Reproduce each line of the material precisely.

Source excerpt:
--- Begin ---

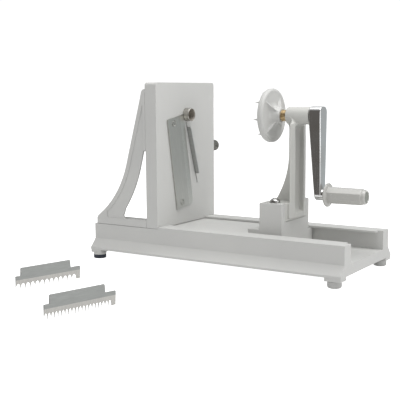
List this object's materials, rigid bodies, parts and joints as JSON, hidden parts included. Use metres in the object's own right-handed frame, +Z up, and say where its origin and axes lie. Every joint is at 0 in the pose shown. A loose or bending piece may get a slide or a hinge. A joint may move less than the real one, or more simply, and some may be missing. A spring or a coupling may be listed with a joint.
{
  "type": "spiralizer",
  "caption": "Hand-cranked spiralizer: upright cutting plate with knife and comb on a tray, and a sliding column with pronged disc and crank.",
  "frame": {"origin": "centre of the footprint of the machine and its two loose combs together, on the table that they stand on", "axes": "+X along the tray to the crank end, and along the shaft; +Y across the tray, away from the loose combs; +Z up"},
  "size_m": [0.36, 0.4266, 0.2323],
  "materials": {
    "white_plastic": "white moulded plastic with a soft sheen",
    "grey_plastic": "light grey moulded plastic",
    "rubber": "dark blue-black rubber",
    "blade_steel": "fine ground steel with a bright bevel",
    "comb_steel": "ground steel with a bright bevel near the teeth",
    "screw_steel": "turned steel",
    "knob_steel": "dark fluted steel",
    "crank_chrome": "polished chrome on a cast arm",
    "brass": "turned brass"
  },
  "bodies": {
    "frame": {"base_tray": "white_plastic", "near_rubber_foot": "rubber", "far_rubber_foot": "rubber", "near_crank_end_foot": "grey_plastic", "far_crank_end_foot": "grey_plastic", "near_front_bracket_screw": "screw_steel", "near_rear_bracket_screw": "screw_steel", "near_plate_screw": "screw_steel", "far_front_bracket_screw": "screw_steel", "far_rear_bracket_screw": "screw_steel", "far_plate_screw": "screw_steel", "cutting_plate": "white_plastic", "near_bracket": "white_plastic", "far_bracket": "white_plastic", "straight_knife": "blade_steel", "lower_knife_screw": "screw_steel", "upper_knife_screw": "screw_steel", "coring_tube": "blade_steel", "clamp_insert": "brass"},
    "comb_in_slot": {"fitted_comb": "comb_steel"},
    "clamp_screw": {"clamp_rod": "screw_steel"},
    "clamp_grip": {"clamp_knob": "knob_steel"},
    "carriage": {"slide_board": "white_plastic", "column": "white_plastic", "near_column_screw": "screw_steel", "far_column_screw": "screw_steel", "front_bush": "brass", "rear_bush": "brass"},
    "crank": {"crank_shaft": "screw_steel", "prong_disc": "white_plastic", "crank_arm": "crank_chrome", "handle_axle": "screw_steel", "handle_washer": "screw_steel", "handle_screw": "screw_steel"},
    "handle": {"grip": "white_plastic", "grip_cap": "grey_plastic"},
    "loose_coarse_comb": {"coarse_comb": "comb_steel"},
    "loose_fine_comb": {"fine_comb": "comb_steel"}
  },
  "joints": [
    {"name": "carriage_slide", "type": "slide", "parent": "frame", "child": "carriage", "axis": [1, 0, 0], "range_m": [-0.1, 0.088]},
    {"name": "crank_turn", "type": "hinge", "parent": "carriage", "child": "crank", "pos_m": [0.1051, 0.1285, 0.1902], "axis": [1, 0, 0], "continuous": true},
    {"name": "grip_spin", "type": "hinge", "parent": "crank", "child": "handle", "pos_m": [0.1267, 0.1285, 0.0952], "axis": [1, 0, 0], "continuous": true},
    {"name": "clamp_rod_slide", "type": "slide", "parent": "frame", "child": "clamp_screw", "axis": [0, 1, 0], "range_m": [0, 0.002]},
    {"name": "clamp_knob_turn", "type": "hinge", "parent": "clamp_screw", "child": "clamp_grip", "pos_m": [-0.0845, 0.1974, 0.145], "axis": [0, 1, 0], "range_deg": [0, 725]},
    {"name": "fitted_comb_slide", "type": "slide", "parent": "frame", "child": "comb_in_slot", "axis": [-1, 0, 0], "range_m": [0, 0.03]},
    {"name": "coarse_comb_lift", "type": "slide", "parent": "frame", "child": "loose_coarse_comb", "axis": [0, 0, 1], "range_m": [0, 0.05]},
    {"name": "fine_comb_lift", "type": "slide", "parent": "frame", "child": "loose_fine_comb", "axis": [0, 0, 1], "range_m": [0, 0.05]}
  ],
  "couplings": [
    {"joint": "clamp_knob_turn", "follows": "clamp_rod_slide", "rad_per_m": 6283.2}
  ]
}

--- End ---

Result of this exercise:
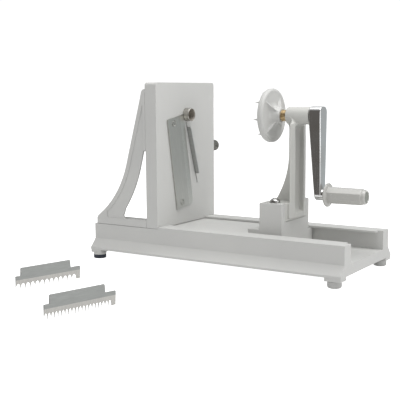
List this object's materials, rigid bodies, parts and joints as JSON, hidden parts included. Use metres in the object's own right-handed frame, +Z up, and say where its origin and axes lie. Every joint is at 0 in the pose shown. A loose or bending piece may get a slide or a hinge. A joint may move less than the real one, or more simply, and some may be missing. A spring or a coupling may be listed with a joint.
{
  "type": "spiralizer",
  "caption": "Hand-cranked spiralizer: upright cutting plate with knife and comb on a tray, and a sliding column with pronged disc and crank.",
  "frame": {"origin": "centre of the footprint of the machine and its two loose combs together, on the table that they stand on", "axes": "+X along the tray to the crank end, and along the shaft; +Y across the tray, away from the loose combs; +Z up"},
  "size_m": [0.36, 0.4266, 0.2323],
  "materials": {
    "white_plastic": "white moulded plastic with a soft sheen",
    "grey_plastic": "light grey moulded plastic",
    "rubber": "dark blue-black rubber",
    "blade_steel": "fine ground steel with a bright bevel",
    "comb_steel": "ground steel with a bright bevel near the teeth",
    "screw_steel": "turned steel",
    "knob_steel": "dark fluted steel",
    "crank_chrome": "polished chrome on a cast arm",
    "brass": "turned brass"
  },
  "bodies": {
    "frame": {"base_tray": "white_plastic", "near_rubber_foot": "rubber", "far_rubber_foot": "rubber", "near_crank_end_foot": "grey_plastic", "far_crank_end_foot": "grey_plastic", "near_front_bracket_screw": "screw_steel", "near_rear_bracket_screw": "screw_steel", "near_plate_screw": "screw_steel", "far_front_bracket_screw": "screw_steel", "far_rear_bracket_screw": "screw_steel", "far_plate_screw": "screw_steel", "cutting_plate": "white_plastic", "near_bracket": "white_plastic", "far_bracket": "white_plastic", "straight_knife": "blade_steel", "lower_knife_screw": "screw_steel", "upper_knife_screw": "screw_steel", "coring_tube": "blade_steel", "clamp_insert": "brass"},
    "comb_in_slot": {"fitted_comb": "comb_steel"},
    "clamp_screw": {"clamp_rod": "screw_steel"},
    "clamp_grip": {"clamp_knob": "knob_steel"},
    "carriage": {"slide_board": "white_plastic", "column": "white_plastic", "near_column_screw": "screw_steel", "far_column_screw": "screw_steel", "front_bush": "brass", "rear_bush": "brass"},
    "crank": {"crank_shaft": "screw_steel", "prong_disc": "white_plastic", "crank_arm": "crank_chrome", "handle_axle": "screw_steel", "handle_washer": "screw_steel", "handle_screw": "screw_steel"},
    "handle": {"grip": "white_plastic", "grip_cap": "grey_plastic"},
    "loose_coarse_comb": {"coarse_comb": "comb_steel"},
    "loose_fine_comb": {"fine_comb": "comb_steel"}
  },
  "joints": [
    {"name": "carriage_slide", "type": "slide", "parent": "frame", "child": "carriage", "axis": [1, 0, 0], "range_m": [-0.1, 0.088]},
    {"name": "crank_turn", "type": "hinge", "parent": "carriage", "child": "crank", "pos_m": [0.1051, 0.1285, 0.1902], "axis": [1, 0, 0], "continuous": true},
    {"name": "grip_spin", "type": "hinge", "parent": "crank", "child": "handle", "pos_m": [0.1267, 0.1285, 0.0952], "axis": [1, 0, 0], "continuous": true},
    {"name": "clamp_rod_slide", "type": "slide", "parent": "frame", "child": "clamp_screw", "axis": [0, 1, 0], "range_m": [0, 0.002]},
    {"name": "clamp_knob_turn", "type": "hinge", "parent": "clamp_screw", "child": "clamp_grip", "pos_m": [-0.0845, 0.1974, 0.145], "axis": [0, 1, 0], "range_deg": [0, 725]},
    {"name": "fitted_comb_slide", "type": "slide", "parent": "frame", "child": "comb_in_slot", "axis": [-1, 0, 0], "range_m": [0, 0.03]},
    {"name": "coarse_comb_lift", "type": "slide", "parent": "frame", "child": "loose_coarse_comb", "axis": [0, 0, 1], "range_m": [0, 0.05]},
    {"name": "fine_comb_lift", "type": "slide", "parent": "frame", "child": "loose_fine_comb", "axis": [0, 0, 1], "range_m": [0, 0.05]}
  ],
  "couplings": [
    {"joint": "clamp_knob_turn", "follows": "clamp_rod_slide", "rad_per_m": 6283.2}
  ]
}